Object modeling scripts
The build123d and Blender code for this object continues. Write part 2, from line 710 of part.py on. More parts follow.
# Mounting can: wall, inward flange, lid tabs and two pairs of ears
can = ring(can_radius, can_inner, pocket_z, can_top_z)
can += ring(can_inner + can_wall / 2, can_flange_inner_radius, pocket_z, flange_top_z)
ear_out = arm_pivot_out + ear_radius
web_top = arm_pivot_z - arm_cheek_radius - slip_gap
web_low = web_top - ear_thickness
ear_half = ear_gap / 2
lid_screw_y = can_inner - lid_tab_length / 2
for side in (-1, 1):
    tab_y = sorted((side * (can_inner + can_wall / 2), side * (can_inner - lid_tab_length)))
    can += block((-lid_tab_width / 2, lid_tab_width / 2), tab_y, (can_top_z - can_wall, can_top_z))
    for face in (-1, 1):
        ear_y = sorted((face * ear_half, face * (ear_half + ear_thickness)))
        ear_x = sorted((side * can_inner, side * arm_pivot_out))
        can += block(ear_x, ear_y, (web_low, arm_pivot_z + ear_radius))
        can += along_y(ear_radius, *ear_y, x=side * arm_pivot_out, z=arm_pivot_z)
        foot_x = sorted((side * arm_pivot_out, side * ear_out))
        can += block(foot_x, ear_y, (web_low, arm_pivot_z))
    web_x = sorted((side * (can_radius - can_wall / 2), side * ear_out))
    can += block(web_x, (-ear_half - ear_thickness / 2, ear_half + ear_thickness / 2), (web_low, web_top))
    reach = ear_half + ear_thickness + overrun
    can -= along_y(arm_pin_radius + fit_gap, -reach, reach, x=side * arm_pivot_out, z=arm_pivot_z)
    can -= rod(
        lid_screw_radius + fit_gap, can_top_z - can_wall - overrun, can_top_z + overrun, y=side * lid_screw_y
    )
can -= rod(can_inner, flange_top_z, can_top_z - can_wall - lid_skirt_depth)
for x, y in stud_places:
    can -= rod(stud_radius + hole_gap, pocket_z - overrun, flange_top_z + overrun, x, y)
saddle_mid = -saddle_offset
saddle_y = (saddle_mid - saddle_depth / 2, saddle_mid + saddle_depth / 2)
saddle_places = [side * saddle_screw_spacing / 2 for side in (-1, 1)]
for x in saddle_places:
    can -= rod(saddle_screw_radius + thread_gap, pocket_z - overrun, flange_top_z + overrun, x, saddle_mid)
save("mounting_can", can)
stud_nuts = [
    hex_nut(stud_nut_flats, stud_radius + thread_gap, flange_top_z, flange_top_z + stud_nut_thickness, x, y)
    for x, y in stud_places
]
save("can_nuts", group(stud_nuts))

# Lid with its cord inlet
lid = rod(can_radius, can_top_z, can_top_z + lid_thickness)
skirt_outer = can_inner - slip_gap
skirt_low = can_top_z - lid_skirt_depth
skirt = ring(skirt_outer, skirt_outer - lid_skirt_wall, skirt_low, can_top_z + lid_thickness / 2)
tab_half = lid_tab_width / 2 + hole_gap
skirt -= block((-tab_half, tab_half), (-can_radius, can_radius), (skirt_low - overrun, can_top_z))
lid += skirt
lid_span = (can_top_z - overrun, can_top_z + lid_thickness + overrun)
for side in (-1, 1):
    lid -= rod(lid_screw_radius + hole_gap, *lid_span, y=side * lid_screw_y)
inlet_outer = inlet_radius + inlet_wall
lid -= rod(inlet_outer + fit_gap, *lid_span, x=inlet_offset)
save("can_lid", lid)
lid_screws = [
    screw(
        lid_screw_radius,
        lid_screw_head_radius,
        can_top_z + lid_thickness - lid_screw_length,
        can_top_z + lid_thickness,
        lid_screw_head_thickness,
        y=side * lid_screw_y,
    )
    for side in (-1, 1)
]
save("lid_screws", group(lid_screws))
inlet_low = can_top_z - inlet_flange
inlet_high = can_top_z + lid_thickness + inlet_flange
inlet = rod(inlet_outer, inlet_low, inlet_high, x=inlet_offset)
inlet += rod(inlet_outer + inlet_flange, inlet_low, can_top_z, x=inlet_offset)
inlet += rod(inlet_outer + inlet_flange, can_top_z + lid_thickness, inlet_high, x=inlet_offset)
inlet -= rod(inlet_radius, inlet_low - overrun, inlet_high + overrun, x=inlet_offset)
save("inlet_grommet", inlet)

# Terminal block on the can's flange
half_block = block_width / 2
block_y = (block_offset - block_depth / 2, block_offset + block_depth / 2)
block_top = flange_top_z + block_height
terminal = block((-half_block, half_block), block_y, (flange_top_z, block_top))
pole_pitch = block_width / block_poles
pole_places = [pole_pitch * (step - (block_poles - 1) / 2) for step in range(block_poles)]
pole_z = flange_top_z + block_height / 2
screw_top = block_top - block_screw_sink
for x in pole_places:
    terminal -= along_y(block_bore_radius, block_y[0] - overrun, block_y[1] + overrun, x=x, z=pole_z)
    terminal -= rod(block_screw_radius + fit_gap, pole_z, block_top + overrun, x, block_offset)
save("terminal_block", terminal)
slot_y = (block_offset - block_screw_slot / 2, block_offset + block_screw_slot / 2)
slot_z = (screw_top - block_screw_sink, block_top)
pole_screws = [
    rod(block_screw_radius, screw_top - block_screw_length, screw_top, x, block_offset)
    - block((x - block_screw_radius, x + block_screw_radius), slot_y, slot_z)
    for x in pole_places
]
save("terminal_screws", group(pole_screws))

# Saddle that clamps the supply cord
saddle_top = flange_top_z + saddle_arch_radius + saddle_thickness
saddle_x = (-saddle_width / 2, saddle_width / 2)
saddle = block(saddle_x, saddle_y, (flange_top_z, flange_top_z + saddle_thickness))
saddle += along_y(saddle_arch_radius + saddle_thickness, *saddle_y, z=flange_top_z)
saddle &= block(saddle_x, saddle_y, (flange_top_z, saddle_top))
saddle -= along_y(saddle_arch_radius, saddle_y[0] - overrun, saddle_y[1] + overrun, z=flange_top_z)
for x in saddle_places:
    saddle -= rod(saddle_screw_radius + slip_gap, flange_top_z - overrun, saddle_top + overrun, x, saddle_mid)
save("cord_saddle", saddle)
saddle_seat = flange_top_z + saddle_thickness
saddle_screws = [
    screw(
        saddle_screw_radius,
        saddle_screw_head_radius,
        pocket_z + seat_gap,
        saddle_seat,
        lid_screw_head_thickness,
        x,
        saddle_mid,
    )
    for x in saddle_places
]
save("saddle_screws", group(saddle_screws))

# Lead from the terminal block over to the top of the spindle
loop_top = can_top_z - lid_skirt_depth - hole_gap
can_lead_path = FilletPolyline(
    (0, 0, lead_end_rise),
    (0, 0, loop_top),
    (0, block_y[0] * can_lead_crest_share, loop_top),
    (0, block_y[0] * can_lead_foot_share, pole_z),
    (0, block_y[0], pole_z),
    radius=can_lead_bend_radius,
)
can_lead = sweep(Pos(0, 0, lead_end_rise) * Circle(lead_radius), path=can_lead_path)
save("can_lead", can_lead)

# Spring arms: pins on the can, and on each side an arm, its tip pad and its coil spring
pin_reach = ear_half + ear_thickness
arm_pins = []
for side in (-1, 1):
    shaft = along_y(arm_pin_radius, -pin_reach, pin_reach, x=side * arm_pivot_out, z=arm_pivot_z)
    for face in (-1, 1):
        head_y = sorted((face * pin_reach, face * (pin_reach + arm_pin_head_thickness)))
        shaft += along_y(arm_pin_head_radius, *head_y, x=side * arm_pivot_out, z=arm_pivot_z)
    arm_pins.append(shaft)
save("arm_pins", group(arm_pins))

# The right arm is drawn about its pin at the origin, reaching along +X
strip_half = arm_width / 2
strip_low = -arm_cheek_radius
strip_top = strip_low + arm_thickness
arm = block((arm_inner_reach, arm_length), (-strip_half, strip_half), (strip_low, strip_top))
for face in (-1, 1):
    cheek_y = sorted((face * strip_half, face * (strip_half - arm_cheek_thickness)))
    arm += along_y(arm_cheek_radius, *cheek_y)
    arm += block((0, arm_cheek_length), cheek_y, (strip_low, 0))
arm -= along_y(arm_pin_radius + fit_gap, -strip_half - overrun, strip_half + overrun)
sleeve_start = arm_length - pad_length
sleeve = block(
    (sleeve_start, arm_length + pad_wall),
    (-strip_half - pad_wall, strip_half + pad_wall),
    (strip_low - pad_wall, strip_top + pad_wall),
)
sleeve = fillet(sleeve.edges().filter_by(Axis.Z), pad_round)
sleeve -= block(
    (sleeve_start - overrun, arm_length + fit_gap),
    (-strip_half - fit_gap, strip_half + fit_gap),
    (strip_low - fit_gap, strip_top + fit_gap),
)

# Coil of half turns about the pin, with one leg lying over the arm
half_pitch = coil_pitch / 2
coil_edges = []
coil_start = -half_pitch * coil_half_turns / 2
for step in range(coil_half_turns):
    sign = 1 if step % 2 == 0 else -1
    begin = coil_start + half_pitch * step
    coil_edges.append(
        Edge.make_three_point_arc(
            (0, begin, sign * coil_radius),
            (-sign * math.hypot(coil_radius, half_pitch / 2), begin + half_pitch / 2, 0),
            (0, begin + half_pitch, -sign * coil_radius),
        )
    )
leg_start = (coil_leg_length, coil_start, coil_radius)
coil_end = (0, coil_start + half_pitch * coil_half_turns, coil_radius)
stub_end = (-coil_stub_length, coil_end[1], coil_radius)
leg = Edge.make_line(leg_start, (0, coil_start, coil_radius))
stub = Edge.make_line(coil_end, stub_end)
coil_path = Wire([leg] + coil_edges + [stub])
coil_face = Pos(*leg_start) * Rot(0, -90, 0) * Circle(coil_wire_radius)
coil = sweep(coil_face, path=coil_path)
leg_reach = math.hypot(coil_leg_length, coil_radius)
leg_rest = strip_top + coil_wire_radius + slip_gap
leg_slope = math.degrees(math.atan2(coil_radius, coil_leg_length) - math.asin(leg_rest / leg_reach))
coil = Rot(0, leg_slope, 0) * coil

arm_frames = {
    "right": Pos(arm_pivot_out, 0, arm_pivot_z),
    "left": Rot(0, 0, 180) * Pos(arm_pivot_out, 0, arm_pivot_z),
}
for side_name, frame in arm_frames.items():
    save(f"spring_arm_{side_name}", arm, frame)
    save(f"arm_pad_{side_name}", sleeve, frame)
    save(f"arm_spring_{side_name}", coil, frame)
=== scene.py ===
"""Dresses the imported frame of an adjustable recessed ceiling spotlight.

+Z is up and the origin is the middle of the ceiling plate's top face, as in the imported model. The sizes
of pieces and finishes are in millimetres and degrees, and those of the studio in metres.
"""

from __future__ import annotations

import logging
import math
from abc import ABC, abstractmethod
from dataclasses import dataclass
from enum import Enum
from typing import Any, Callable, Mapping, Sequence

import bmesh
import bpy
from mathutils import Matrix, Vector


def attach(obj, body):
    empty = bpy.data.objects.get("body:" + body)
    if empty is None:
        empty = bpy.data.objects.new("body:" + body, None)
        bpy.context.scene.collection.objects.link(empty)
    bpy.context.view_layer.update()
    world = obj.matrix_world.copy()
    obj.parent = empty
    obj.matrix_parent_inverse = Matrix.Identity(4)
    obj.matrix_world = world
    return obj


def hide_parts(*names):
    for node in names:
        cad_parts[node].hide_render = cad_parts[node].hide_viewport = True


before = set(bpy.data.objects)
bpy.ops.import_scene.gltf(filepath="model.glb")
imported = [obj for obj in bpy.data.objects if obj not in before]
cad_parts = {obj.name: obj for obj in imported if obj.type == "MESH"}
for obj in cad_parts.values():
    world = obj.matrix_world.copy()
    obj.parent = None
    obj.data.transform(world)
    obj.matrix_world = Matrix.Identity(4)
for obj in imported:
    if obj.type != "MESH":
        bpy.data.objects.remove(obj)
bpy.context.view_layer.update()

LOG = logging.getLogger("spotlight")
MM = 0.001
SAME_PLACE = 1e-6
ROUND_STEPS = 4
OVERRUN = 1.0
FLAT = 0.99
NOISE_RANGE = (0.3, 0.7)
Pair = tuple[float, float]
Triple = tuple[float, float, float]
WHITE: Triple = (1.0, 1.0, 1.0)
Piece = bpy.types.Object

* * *

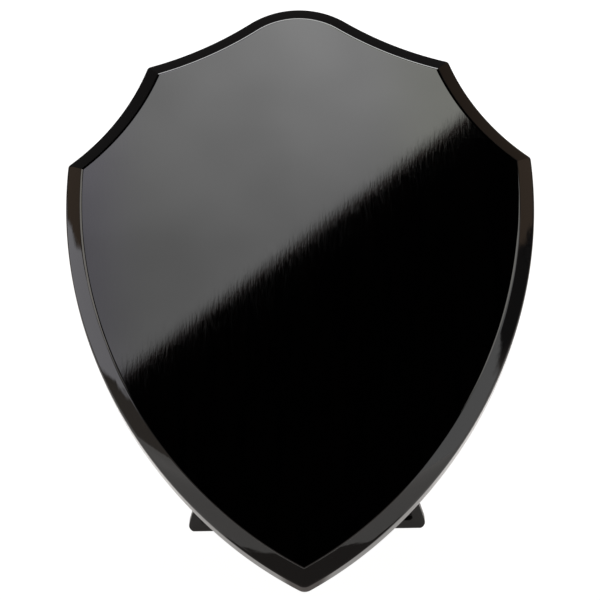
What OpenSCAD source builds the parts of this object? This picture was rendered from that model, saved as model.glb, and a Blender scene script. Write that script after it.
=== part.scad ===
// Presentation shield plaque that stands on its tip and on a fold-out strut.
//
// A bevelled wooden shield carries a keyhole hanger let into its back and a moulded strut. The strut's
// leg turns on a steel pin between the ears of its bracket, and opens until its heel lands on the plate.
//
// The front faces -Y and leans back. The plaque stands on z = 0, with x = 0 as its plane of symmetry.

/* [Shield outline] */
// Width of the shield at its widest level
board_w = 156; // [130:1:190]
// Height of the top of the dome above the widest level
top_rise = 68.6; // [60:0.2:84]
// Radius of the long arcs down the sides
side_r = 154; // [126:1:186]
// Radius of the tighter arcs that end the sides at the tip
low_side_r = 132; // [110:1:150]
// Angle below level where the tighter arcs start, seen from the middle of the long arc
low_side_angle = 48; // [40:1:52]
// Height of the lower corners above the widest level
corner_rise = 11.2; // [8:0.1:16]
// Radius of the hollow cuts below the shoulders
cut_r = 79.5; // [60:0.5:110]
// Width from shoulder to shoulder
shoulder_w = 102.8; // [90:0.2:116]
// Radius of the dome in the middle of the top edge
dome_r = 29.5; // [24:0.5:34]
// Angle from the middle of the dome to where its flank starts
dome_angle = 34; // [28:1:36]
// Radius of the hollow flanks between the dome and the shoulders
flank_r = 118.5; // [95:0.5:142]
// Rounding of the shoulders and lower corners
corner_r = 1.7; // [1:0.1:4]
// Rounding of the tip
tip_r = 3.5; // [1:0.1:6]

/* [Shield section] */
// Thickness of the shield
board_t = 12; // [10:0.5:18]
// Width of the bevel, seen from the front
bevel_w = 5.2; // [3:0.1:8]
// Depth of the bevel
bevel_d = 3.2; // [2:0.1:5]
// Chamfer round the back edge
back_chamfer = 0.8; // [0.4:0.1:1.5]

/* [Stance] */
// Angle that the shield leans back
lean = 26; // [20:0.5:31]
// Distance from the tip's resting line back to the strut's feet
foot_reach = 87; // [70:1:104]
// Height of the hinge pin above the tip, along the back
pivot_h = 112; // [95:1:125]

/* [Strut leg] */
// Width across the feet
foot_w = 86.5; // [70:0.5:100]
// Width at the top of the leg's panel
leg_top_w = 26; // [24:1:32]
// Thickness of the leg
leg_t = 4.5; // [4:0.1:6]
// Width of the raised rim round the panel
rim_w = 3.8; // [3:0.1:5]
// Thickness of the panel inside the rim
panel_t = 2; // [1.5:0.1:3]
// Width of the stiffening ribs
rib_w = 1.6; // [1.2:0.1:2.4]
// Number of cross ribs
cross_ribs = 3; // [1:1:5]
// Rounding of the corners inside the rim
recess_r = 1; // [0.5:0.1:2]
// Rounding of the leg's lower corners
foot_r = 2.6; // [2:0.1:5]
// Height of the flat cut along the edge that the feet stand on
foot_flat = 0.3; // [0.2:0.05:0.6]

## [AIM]
Which lines above run from the one containing "coil_path = Wire([leg] + coil_edges + [stub])" down to the one containing "imported = [obj"? Repeat exactly those, both ends included, and nothing else.

## [RESULT OF THIS EXERCISE]
coil_path = Wire([leg] + coil_edges + [stub])
coil_face = Pos(*leg_start) * Rot(0, -90, 0) * Circle(coil_wire_radius)
coil = sweep(coil_face, path=coil_path)
leg_reach = math.hypot(coil_leg_length, coil_radius)
leg_rest = strip_top + coil_wire_radius + slip_gap
leg_slope = math.degrees(math.atan2(coil_radius, coil_leg_length) - math.asin(leg_rest / leg_reach))
coil = Rot(0, leg_slope, 0) * coil

arm_frames = {
    "right": Pos(arm_pivot_out, 0, arm_pivot_z),
    "left": Rot(0, 0, 180) * Pos(arm_pivot_out, 0, arm_pivot_z),
}
for side_name, frame in arm_frames.items():
    save(f"spring_arm_{side_name}", arm, frame)
    save(f"arm_pad_{side_name}", sleeve, frame)
    save(f"arm_spring_{side_name}", coil, frame)
=== scene.py ===
"""Dresses the imported frame of an adjustable recessed ceiling spotlight.

+Z is up and the origin is the middle of the ceiling plate's top face, as in the imported model. The sizes
of pieces and finishes are in millimetres and degrees, and those of the studio in metres.
"""

from __future__ import annotations

import logging
import math
from abc import ABC, abstractmethod
from dataclasses import dataclass
from enum import Enum
from typing import Any, Callable, Mapping, Sequence

import bmesh
import bpy
from mathutils import Matrix, Vector


def attach(obj, body):
    empty = bpy.data.objects.get("body:" + body)
    if empty is None:
        empty = bpy.data.objects.new("body:" + body, None)
        bpy.context.scene.collection.objects.link(empty)
    bpy.context.view_layer.update()
    world = obj.matrix_world.copy()
    obj.parent = empty
    obj.matrix_parent_inverse = Matrix.Identity(4)
    obj.matrix_world = world
    return obj


def hide_parts(*names):
    for node in names:
        cad_parts[node].hide_render = cad_parts[node].hide_viewport = True


before = set(bpy.data.objects)
bpy.ops.import_scene.gltf(filepath="model.glb")
imported = [obj for obj in bpy.data.objects if obj not in before]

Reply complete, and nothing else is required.